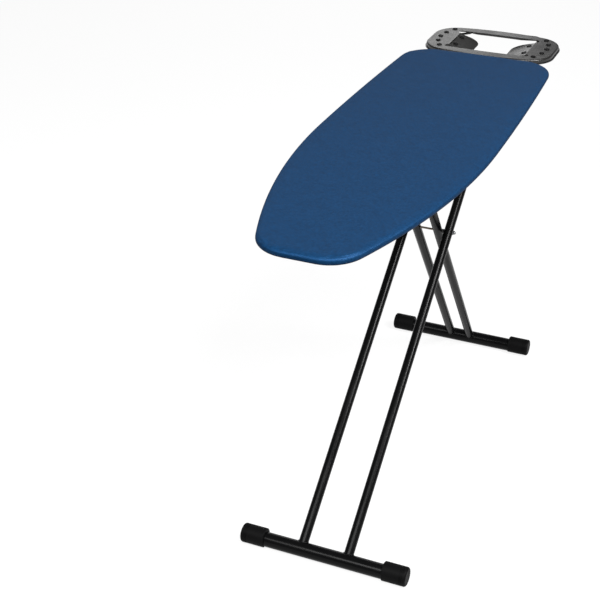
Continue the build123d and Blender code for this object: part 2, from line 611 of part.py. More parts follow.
def rest_plate():
    """Stamped steel iron rest with a turned-down rim, a rolled lip and two bent flaps."""
    low = PLATE_TOP - PLATE_RIM
    under = PLATE_TOP - PLATE_SHEET
    shell = slab(plate_face(PLATE_LIP), low, PLATE_TOP)
    shell = fillet(ends(shell, PLATE_TOP), PLATE_ROLL)
    core = slab(plate_face(PLATE_LIP + PLATE_SHEET), low, under)
    core = fillet(ends(core, under), PLATE_ROLL - PLATE_SHEET)
    lip = slab(plate_face(), low, low + PLATE_SHEET)
    lip -= slab(plate_face(PLATE_LIP + PLATE_SHEET), low, low + PLATE_SHEET)
    body = (shell - core) + lip

    flange_top, flange_low = PLATE_TOP - PLATE_SHEET / 2, PLATE_TOP - OPENING_FLANGE
    collar = slab(opening_face(PLATE_SHEET), flange_low, flange_top)
    end_clear = OPENING_HALF_X - (OPENING_HALF_Y - FLAP_HALF_WIDTH) / 2
    run_out = Polygon((-end_clear, flange_top), (end_clear, flange_top), (end_clear, under - 0.5),
                      (OPENING_FLANGE_HALF, flange_low), (-OPENING_FLANGE_HALF, flange_low),
                      (-end_clear, under - 0.5), align=None)
    body += collar & extrude(Plane.XZ * run_out, PLATE_HALF_Y, both=True)
    window = slab(opening_face(), low - 1, PLATE_TOP + 1)
    fold_width = 2.0
    for side in (-1, 1):
        root, outside = sorted((side * OPENING_HALF_X, side * PLATE_HALF_X))
        window -= box_between((root, -FLAP_HALF_WIDTH, low - 1), (outside, FLAP_HALF_WIDTH, PLATE_TOP + 1))
    body -= window
    for side in (-1, 1):
        inner, outer = sorted((side * (OPENING_HALF_X - 0.1), side * (OPENING_HALF_X + fold_width)))
        body += box_between((inner, -FLAP_HALF_WIDTH, under), (outer, FLAP_HALF_WIDTH, PLATE_TOP))
        body += flap(side)
    return Pos(REST_SHIFT, PLATE_Y, 0) * body


def stud():
    """One low silicone dome, standing on its own origin."""
    dome = Pos(0, 0, STUD_HEIGHT / 2) * Cylinder(STUD_RADIUS, STUD_HEIGHT)
    return fillet(dome.edges().group_by(Axis.Z)[-1], STUD_EDGE)


def rest_studs():
    """Silicone domes that the hot iron sits on, in two bowed rows of five."""
    group = []
    for side in (-1, 1):
        for step in range(-2, 3):
            turn = radians(STUD_STEP * step)
            x = REST_SHIFT + side * (STUD_RING_SHIFT[0] + STUD_RING * cos(turn))
            y = PLATE_Y + STUD_RING_SHIFT[1] + STUD_RING * sin(turn)
            group.append(Pos(x, y, PLATE_TOP) * stud())
    return Compound(group)


def flap_studs():
    """Two more domes on each flap, leaning with it."""
    group = []
    z = PLATE_TOP - (OPENING_HALF_X - FLAP_STUD_X) * tan(FLAP_ANGLE)
    for side in (-1, 1):
        for end in (-1, 1):
            x = REST_SHIFT + side * FLAP_STUD_X
            y = PLATE_Y + end * FLAP_STUD_SPACING / 2
            lean = Rot(0, -side * degrees(FLAP_ANGLE), 0)
            group.append(Pos(x, y, z) * lean * stud())
    return Compound(group)


def wire_frame():
    """One bent wire: narrow under the board, wide under the iron rest, closed by a loop beyond it."""
    leg_end = BRACES["wire"][0] - BRACE_HALF_WIDTH
    rise = ((SQUARE_END_Y + 4.0, WIRE_UNDER_BOARD), (PLATE_Y - WIRE_NARROW_RUN, WIRE_UNDER_PLATE))
    route = [(WIRE_X, leg_end, WIRE_UNDER_BOARD)]
    route += [(WIRE_X, y, z) for y, z in rise]
    route += [(WIRE_WIDE_X, PLATE_Y - WIRE_WIDE_RUN, WIRE_UNDER_PLATE),
              (WIRE_WIDE_X, PLATE_Y + WIRE_WIDE_RUN, WIRE_UNDER_PLATE),
              (WIRE_X, PLATE_Y + WIRE_NARROW_RUN, WIRE_UNDER_PLATE),
              (WIRE_X, WIRE_LOOP_Y, WIRE_UNDER_PLATE)]
    radii = [WIRE_EASE, WIRE_BEND, WIRE_BEND, WIRE_BEND, WIRE_BEND, WIRE_BEND]
    route += [(-x, y, z) for x, y, z in reversed(route)]
    path = FilletPolyline(*route, radius=radii + radii[::-1])
    section = Plane(origin=route[0], z_dir=(0, 1, 0)) * Circle(WIRE_RADIUS)
    return Pos(WIRE_SHIFT, 0, 0) * sweep(section, path=path)


def saddle(x, y, wire_z, top, size, below):
    """A block with rounded lower edges that carries the wire in a bore along Y."""
    half_x, half_y = size
    low = wire_z - WIRE_RADIUS - below
    block = box_between((x - half_x, y - half_y, low), (x + half_x, y + half_y, top))
    block = fillet(block.edges().filter_by(Axis.Y).group_by(Axis.Z)[0], WIRE_RADIUS)
    return block - Pos(x, y, wire_z) * Rot(90, 0, 0) * Cylinder(WIRE_RADIUS, 4 * half_y)


def wire_clips():
    """Four blocks that hang the iron rest's solid sides on the wire."""
    group = []
    for side in (-1, 1):
        for end in (-1, 1):
            x = WIRE_SHIFT + side * WIRE_WIDE_X
            y = PLATE_Y + end * CLIP_SPACING / 2
            group.append(saddle(x, y, WIRE_UNDER_PLATE, PLATE_TOP - PLATE_SHEET, (8.0, 5.5), 2.0))
    return Compound(group)


def wire_saddles():
    """Four blocks that clamp the wire's legs to the two rear braces."""
    group = []
    for brace in ("rear", "wire"):
        for side in (-1, 1):
            x = WIRE_SHIFT + side * WIRE_X
            group.append(saddle(x, BRACES[brace][0], WIRE_UNDER_BOARD, BRACE_BOTTOM, (8.0, 6.0), 2.5))
    return Compound(group)


# ---------------------------------------------------------------- scissor pivot
def scissor_rod():
    """The long thin bar through all four leg tubes where they cross."""
    reach = OUTER_TUBE_X + LEG_RADIUS + 4.0
    return rod_x(-reach, reach, PIVOT_Y, PIVOT_Z, SCISSOR_ROD_RADIUS)


def scissor_spacers():
    """Black rings between each inner tube and the outer tube beside it."""
    near_x, far_x = INNER_TUBE_X + LEG_RADIUS + 0.2, OUTER_TUBE_X - LEG_RADIUS
    group = []
    for side in (-1, 1):
        ring = rod_x(side * near_x, side * far_x, PIVOT_Y, PIVOT_Z, SPACER_RADIUS)
        group.append(ring - rod_x(side * near_x, side * far_x, PIVOT_Y, PIVOT_Z, SCISSOR_ROD_RADIUS))
    return Compound(group)


def scissor_washers():
    """Flat washers under the end nuts."""
    near_x = OUTER_TUBE_X + LEG_RADIUS
    far_x = near_x + WASHER_THICKNESS
    group = []
    for side in (-1, 1):
        ring = rod_x(side * near_x, side * far_x, PIVOT_Y, PIVOT_Z, WASHER_RADIUS)
        group.append(ring - rod_x(side * near_x, side * far_x, PIVOT_Y, PIVOT_Z, SCISSOR_ROD_RADIUS))
    return Compound(group)


def scissor_nuts():
    """Domed cap nuts on both ends of the rod."""
    across, height, dome = 8.0, 3.2, 3.0
    near_x = OUTER_TUBE_X + LEG_RADIUS + WASHER_THICKNESS
    nut = extrude(Plane.YZ.offset(near_x) * RegularPolygon(across / 2, 6, major_radius=False), height)
    cap = rod_x(near_x + height, near_x + height + dome, 0, 0, 3.7)
    nut += fillet(cap.edges().group_by(Axis.X)[-1], 2.8)
    nut -= rod_x(near_x, OUTER_TUBE_X + LEG_RADIUS + 4.0, 0, 0, SCISSOR_ROD_RADIUS)
    nut = Pos(0, PIVOT_Y, PIVOT_Z) * nut
    return Compound([nut.solid(), mirror(nut, about=Plane.YZ).solid()])


def slide_rod():
    """The bar through the inner tubes' tops that runs in the rack rail."""
    reach = INNER_TUBE_X + LEG_RADIUS + 2.0
    return rod_x(-reach, reach, SLIDE_Y, SLIDE_Z, PIN_RADIUS)


def slide_rod_caps():
    """Push-on caps at both ends of the slide rod."""
    near_x = INNER_TUBE_X + LEG_RADIUS
    group = []
    for side in (-1, 1):
        cap = rod_x(side * near_x, side * (near_x + 3.4), SLIDE_Y, SLIDE_Z, 6.5)
        group.append(cap - rod_x(side * near_x, side * (near_x + 2.0), SLIDE_Y, SLIDE_Z, PIN_RADIUS))
    return Compound(group)


# ---------------------------------------------------------------- all nodes
def leg_nodes():
    """Both leg frames: tubes, plugs, foot bars and caps."""
    fit = RUNNING_CLEARANCE
    outer_bores = [(HINGE_Y, HINGE_HEIGHT, PIN_RADIUS + fit), (PIVOT_Y, PIVOT_Z, SCISSOR_ROD_RADIUS)]
    inner_bores = [(SLIDE_Y, SLIDE_Z, PIN_RADIUS), (PIVOT_Y, PIVOT_Z, SCISSOR_ROD_RADIUS + fit)]
    frames = {
        "outer": (OUTER_TUBE_X, FRONT_FOOT_Y, HINGE_Y, HINGE_HEIGHT, outer_bores),
        "inner": (INNER_TUBE_X, REAR_FOOT_Y, SLIDE_Y, SLIDE_Z, inner_bores),
    }
    found = {}
    for name, (x, foot_y, top_y, top_z, bores) in frames.items():
        for side, label in ((-1, "left"), (1, "right")):
            found[f"{name}_tube_{label}"] = leg_tube(side * x, foot_y, top_y, top_z, bores)
            found[f"{name}_tube_plug_{label}"] = tube_plug(side * x, foot_y, top_y, top_z)
    for name, y in (("front", FRONT_FOOT_Y), ("rear", REAR_FOOT_Y)):
        found[f"{name}_foot_bar"] = foot_bar(y)
        for side, label in ((-1, "left"), (1, "right")):
            found[f"{name}_foot_cap_{label}"] = foot_cap(y, side)
    return found


def all_nodes():
    """Every separate piece by name."""
    nodes = {
        "board_cover": board_cover(),
        "underlay_pad": underlay_pad(),
        "deck_mesh": deck_mesh(),
        "deck_rim": deck_rim(),
        "rack_rail": rack_rail(),
        "rail_rivets": rail_rivets(),
        "bracket_rivets": bracket_rivets(),
        "rest_plate": rest_plate(),
        "rest_studs": rest_studs(),
        "flap_studs": flap_studs(),
        "rest_wire_frame": wire_frame(),
        "wire_clips": wire_clips(),
        "wire_saddles": wire_saddles(),
        "scissor_rod": scissor_rod(),
        "scissor_spacers": scissor_spacers(),
        "scissor_washers": scissor_washers(),
        "scissor_nuts": scissor_nuts(),
        "slide_rod": slide_rod(),
        "slide_rod_caps": slide_rod_caps(),
        "slide_rod_spacer": rod_spacer(),
        "rail_shoe": rail_shoe(),
        "pawl_pin": pawl_pin(),
        "lever_grip": lever_grip(),
        "lever_spring": lever_spring(),
    }
    for name, (centre_y, half_length) in BRACES.items():
        nodes[f"cross_brace_{name}"] = cross_brace(centre_y, half_length)
    for side, label in ((-1, "left"), (1, "right")):
        nodes[f"stiffener_{label}"] = stiffener(side)
        nodes[f"hinge_bracket_{label}"] = hinge_bracket(side)
        nodes[f"hinge_pin_{label}"] = hinge_pin(side)
        nodes[f"lever_plate_{label}"] = lever_plate(side)
    nodes.update(leg_nodes())
    return nodes


os.makedirs("parts", exist_ok=True)
for node_name, shape in all_nodes().items():
    export_step(shape, f"parts/{node_name}.step")

print("outer leg angle", round(degrees(OUTER_ANGLE), 4), "inner leg angle", round(degrees(INNER_ANGLE), 4))
print("fold ratio", round(FOLD_RATIO, 6))
joint_places = {
    "hinge": (HINGE_Y, HINGE_HEIGHT),
    "pivot": (PIVOT_Y, PIVOT_Z),
    "slide rod": (SLIDE_Y, SLIDE_Z),
    "front foot": (FRONT_FOOT_Y, FOOT_Z),
    "rear foot": (REAR_FOOT_Y, FOOT_Z),
}
for place_name, (y, z) in joint_places.items():
    print(place_name, "y", round(y, 4), "z", round(z, 4))
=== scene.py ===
from math import asin, cos, hypot, pi, radians, sin, sqrt, tanh

import bpy
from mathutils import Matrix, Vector
from mathutils.kdtree import KDTree


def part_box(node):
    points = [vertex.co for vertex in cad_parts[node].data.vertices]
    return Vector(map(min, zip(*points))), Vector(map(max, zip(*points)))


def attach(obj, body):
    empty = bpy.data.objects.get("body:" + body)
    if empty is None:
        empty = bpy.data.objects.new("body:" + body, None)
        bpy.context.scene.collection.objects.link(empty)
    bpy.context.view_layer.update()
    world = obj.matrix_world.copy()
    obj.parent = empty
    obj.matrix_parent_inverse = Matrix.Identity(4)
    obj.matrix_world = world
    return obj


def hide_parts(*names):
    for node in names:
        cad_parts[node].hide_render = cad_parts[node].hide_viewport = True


# Looks for the ironing board, in metres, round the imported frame.
# X runs across the board, +Y towards the iron rest, the floor is Z = 0.

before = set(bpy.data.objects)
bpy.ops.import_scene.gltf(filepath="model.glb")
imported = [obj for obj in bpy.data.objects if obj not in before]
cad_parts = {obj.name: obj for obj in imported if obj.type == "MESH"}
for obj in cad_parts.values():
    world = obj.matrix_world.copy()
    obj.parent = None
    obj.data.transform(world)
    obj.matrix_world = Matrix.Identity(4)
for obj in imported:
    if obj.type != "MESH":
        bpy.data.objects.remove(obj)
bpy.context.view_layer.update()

# ---------------------------------------------------------------- places taken from the frame
COVER_LOW, COVER_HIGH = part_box("board_cover")
PAD_LOW, PAD_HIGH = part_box("underlay_pad")
BOARD_LENGTH = COVER_HIGH.y - COVER_LOW.y
BOARD_HALF_WIDTH = COVER_HIGH.x
BOARD_TOP = COVER_HIGH.z
BOARD_BOTTOM = COVER_LOW.z
SQUARE_END_Y = COVER_HIGH.y

# ---------------------------------------------------------------- the board's plan
WIDEST_FROM_END = 0.590
END_CORNER_RADIUS = 0.082
NOSE_CORNER_RADIUS = 0.080
REAR_SIDE_RADIUS = 9.860
NOSE_SIDE_RADIUS = 1.650
EDGE_ROUNDING = 0.007
GRID_STEP = 0.011            # mesh spacing on the cover and on the pad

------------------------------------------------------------

*Stated exercise*
Nothing but the lines from the one with "return nodes" to the one with "obj.parent = empty" should be echoed, both of them included, exactly as written.

*Result*
    return nodes


os.makedirs("parts", exist_ok=True)
for node_name, shape in all_nodes().items():
    export_step(shape, f"parts/{node_name}.step")

print("outer leg angle", round(degrees(OUTER_ANGLE), 4), "inner leg angle", round(degrees(INNER_ANGLE), 4))
print("fold ratio", round(FOLD_RATIO, 6))
joint_places = {
    "hinge": (HINGE_Y, HINGE_HEIGHT),
    "pivot": (PIVOT_Y, PIVOT_Z),
    "slide rod": (SLIDE_Y, SLIDE_Z),
    "front foot": (FRONT_FOOT_Y, FOOT_Z),
    "rear foot": (REAR_FOOT_Y, FOOT_Z),
}
for place_name, (y, z) in joint_places.items():
    print(place_name, "y", round(y, 4), "z", round(z, 4))
=== scene.py ===
from math import asin, cos, hypot, pi, radians, sin, sqrt, tanh

import bpy
from mathutils import Matrix, Vector
from mathutils.kdtree import KDTree


def part_box(node):
    points = [vertex.co for vertex in cad_parts[node].data.vertices]
    return Vector(map(min, zip(*points))), Vector(map(max, zip(*points)))


def attach(obj, body):
    empty = bpy.data.objects.get("body:" + body)
    if empty is None:
        empty = bpy.data.objects.new("body:" + body, None)
        bpy.context.scene.collection.objects.link(empty)
    bpy.context.view_layer.update()
    world = obj.matrix_world.copy()
    obj.parent = empty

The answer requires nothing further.